10:41 pm on Sep 7, 2010 (gmt 0)

WebmasterWorld Senior Member 10+ Year Member Top Contributors Of The Month



From my experience, there could be only one URL with "https" protocol on MySiteA, which returns 200 OK (since there is no redirect for https protocol) and unless you are using absolute links when interlinking on your pages, that one single URL will cause all other links on that page to use "https" protocol.

That "https" link could be an external link from somewhere, an incorrect link on your MySiteB or it could have been a small window where Google managed to find such URL in the past (eg. incorrect linking somewhere within your site to [MySiteA...] which may even be corrected since). As such request (to [MySiteA)...] returns 200 OK and is not redirected, Google may keep requesting it for a long time and from it can potentially get other links that would now be https on MySiteA.

Sometimes it is hard (or even impossible) to find where such mistake originated, but correct redirection between https/http from MySiteA to MySiteB will fix this problem eventually as it will tell Google that this page is now moved permanently to a new location.

You can try to run xenu link sleuth against your MySiteB to see if you can detect something and correct if you do, but as I said, even if the linking error is not there any more, if Google picked it up, it has this URL from MySiteA as a valid URL that returns 200 so it may keep re-requesting it.

If both sites point to the same webspace (which you say they do) then the same ISAPI rules will get executed for requests that arrive to either MySiteA or MySiteB and it is up to you to ensure that you have correct redirection rules set - be careful as this can be easily mess up unless you know exactly what you are doing.
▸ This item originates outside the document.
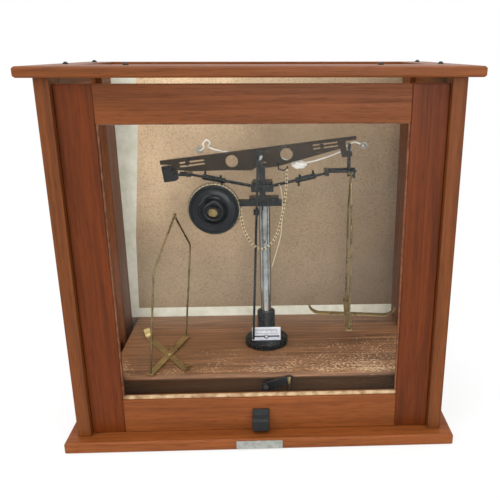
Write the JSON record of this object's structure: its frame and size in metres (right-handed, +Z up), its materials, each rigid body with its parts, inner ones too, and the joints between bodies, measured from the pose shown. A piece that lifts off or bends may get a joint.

Yes, ISAPI redirect will get executed for all requests for [MySiteA...] regardless whether the redirect is from browser or from bot, so, if set up correctly, it will work when you click on your link showing when you run "site" command. If it does not work from your result in "site" command, then it just does not work, fullstop.

And lastly, why just some of your https pages from MySiteA are showing in "site" command - there could be many reasons. Google filtering pages is one, the second may be that just some of them are able to be requested as "https" (depends on your internal linking structure) etc.

bwnbwn

9:51 pm on Sep 8, 2010 (gmt 0)

WebmasterWorld Senior Member 10+ Year Member Top Contributors Of The Month



Quick question the pages are they static pages?

justme

11:55 pm on Sep 8, 2010 (gmt 0)

10+ Year Member



aakk9999,

Thank you for your time, suggestion and detailed explanation. They are much appreciated. I will take another close look at the IIS settings for mysiteA and the html pages that are affected on mysiteB.

justme

11:57 pm on Sep 8, 2010 (gmt 0)

10+ Year Member



bwnbwn,

Quick question the pages are they static pages?

Yes, the pages affected are static html pages on mysiteB and not dynamically generated with a script. Prior to my copying the pages to mysiteA this weekend, the pages did not exist on mysiteA.